The word 'Leiv' also appears in the Chumash 113 times - because tefillah requires 'kavonas ha'leiv' (devotion).
History of the World
(Adapted from the Seder Ha'doros)
Chagai prophesies in the second year of Daryovesh the second's reign. On the 24th Ellul they begin preparing the materials for the construction of the Beis ha'Mikdosh, and on the 24th Kislev they begin building. The actual construction takes four years.
In the second Beis ha'Mikdosh there is no Oron, no Keruvim and no Urim ve'Tumim (the Name of Hashem in the folds of the Choshen Mishpot). The fire that descended in the days of Shlomoh ha'Melech and that crouched on the Mizbe'ach like a lion and devoured the sacrifices, was hidden since the days of Menasheh. During the time of the second Beis ha'Mikdosh, the fire appears in the form of a dog and does not devour the korbonos.
There is no Shechinah and no Ruach ha'Kodesh, and the bottle of mon and Aharon's stick remain hidden, together with the Oron ha'Kodesh.

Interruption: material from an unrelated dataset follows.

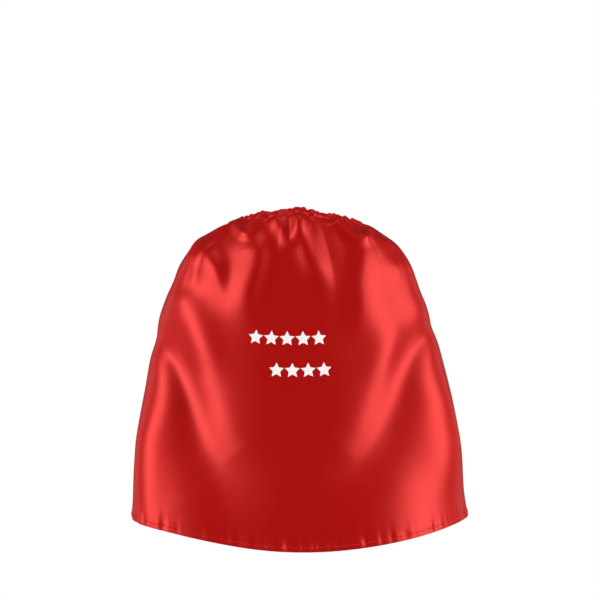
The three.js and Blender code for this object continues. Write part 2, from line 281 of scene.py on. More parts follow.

The Beis ha'Mikdosh is completed in the sixth year of Daryovesh the second, also known as Artachshasta, though the walls of Yerushalayim are completed only many years later. As they are under the jurisdiction of Persia and Medes, they are forced to include a replica of Shushan the capital of Persia in the Heichal. They place it on top of the gate leading to the Har ha'Bayis.
Boruch ben Neriyah dies in Shushan. Ezra leaves Bovel and moves to Eretz Yisroel, bringing with him many exiles, including all those whose pedigree is impure - leaving Bovel pure. He separates the non-Jewish women (whom many have married). Then, together with Nechemyoh, he proceeds to build the walls of Yerusholayim.